2. Anyone who is familiar with cybernetics will know that since the 1970s there has been a differentiation between what came to be known from that time on as ‘first-order cybernetics’ and ‘second-order cybernetics’. The term ‘second-order’ is used to indicate those concepts or principles that are applied to themselves; hence, ‘second-order cybernetics’ is synonymous with ‘cybernetics of cybernetics’. The simplest distinction between the two was drawn by von Foerster (Citation2003, p. 299), who said that ‘First order cybernetics is the cybernetics of observed systems, while second-order cybernetics is the cybernetics of observing systems’. Such a statement points to the central defining feature of second-order cybernetics: the observer is part of a broader observing system that includes the observed (and vice versa). Second-order cybernetics is concerned with the act of observation, and therefore with epistemology. I have included this point in anticipation of possible criticism that the kind of cybernetics I am referring to here (which begins with a ‘first-order’ description) is not the ‘real’ cybernetics. Such a criticism would be based on the misguided assumption that the development of second-order cybernetics obliterated its first-order principles. Additionally, since I am concerned not only with the psyche of the client, but also with the ‘therapeutic system’, there is an intermingling of the two levels of abstraction offered by first- and second-order cybernetics here. I hope to bring the reader to question the extent to which we create, participate in, or even ‘invent’ the resistance that we might otherwise simply see. Readers interested in second-order cybernetics are referred to Keeney (Citation1983) and von Foerster (Citation2003). Also, familiarity with Bateson's work, beginning with his first book, Naven (1958), first published in 1936, and broadly captured in his anthological Steps to an ecology of mind (1972) and in Mind and nature (1979) reveals that Bateson's cybernetic epistemology incorporated both levels of abstraction long before von Foerster named second-order cybernetics. It is to Bateson's work that the reader truly interested in cybernetics, epistemology, and the relationship between the two is referred.
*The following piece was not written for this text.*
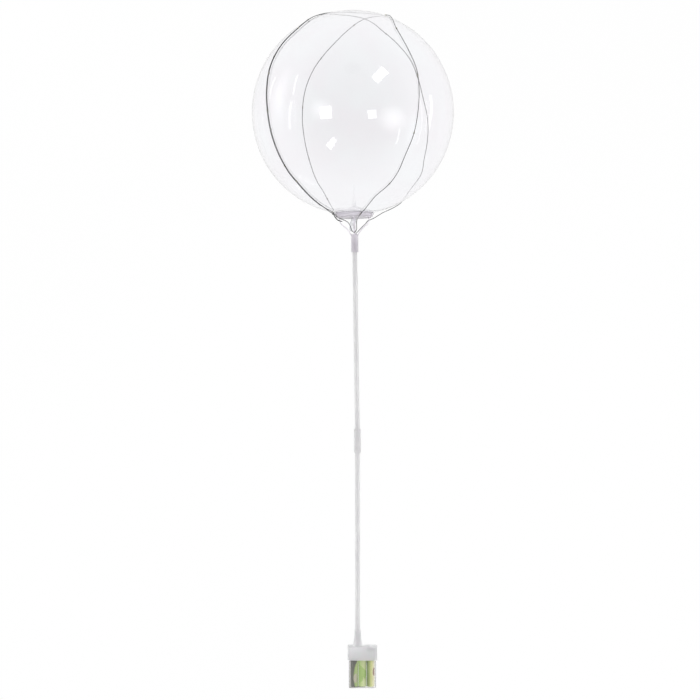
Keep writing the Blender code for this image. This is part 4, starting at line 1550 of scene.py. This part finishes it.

3. During the 1980s there was much theorizing and debate within the family therapy literature about the idea of homeostasis and its relevance to therapy. I myself consider many of the arguments against the concept to be misguided and overly semantic. Some (e.g. de Shazer, Citation1984) have argued that Maruyama's (Citation1961) concepts of ‘morphostasis’ and ‘morphogenesis’ have more worth for therapy as they take account of both stability and change. I do not wish to revisit these arguments in the present paper, and will stick with the language of ‘homeostasis’ and ‘equilibrium’.

4. Prigogine's (Citation1978) ideas about far from equilibrium states were among those from other sciences adopted by family therapy along the way.

5. The final sentence in Malan's two paper series on Davanloo's approach is ‘The greatest mistake a therapist can make is not to recognize when response to interpretation is being used as resistance’ (Malan, Citation1986b).

6. This description of Freud's was offered in the nineteenth of his ‘Introductory lectures on psychoanalysis’, delivered at the University of Vienna between 1915 and 1917.

7. In the contemporary theoretical context of family therapy, which is informed by readings of postmodernism, some may argue that no effort should be made to overcome resistance – in fact, I suspect that many would argue that the very idea of resistance is itself a decidedly unsound, unethical relic derived from the days of ‘first-order’ thinking. There are numerous introductory family therapy textbooks and most would serve as a useful starting point for readers interested in exploring the new theoretical paradigm in family therapy and the broader theoretical evolution of the field; examples are Becvar and Becvar (Citation2003) and Nichols and Schwartz (Citation2003).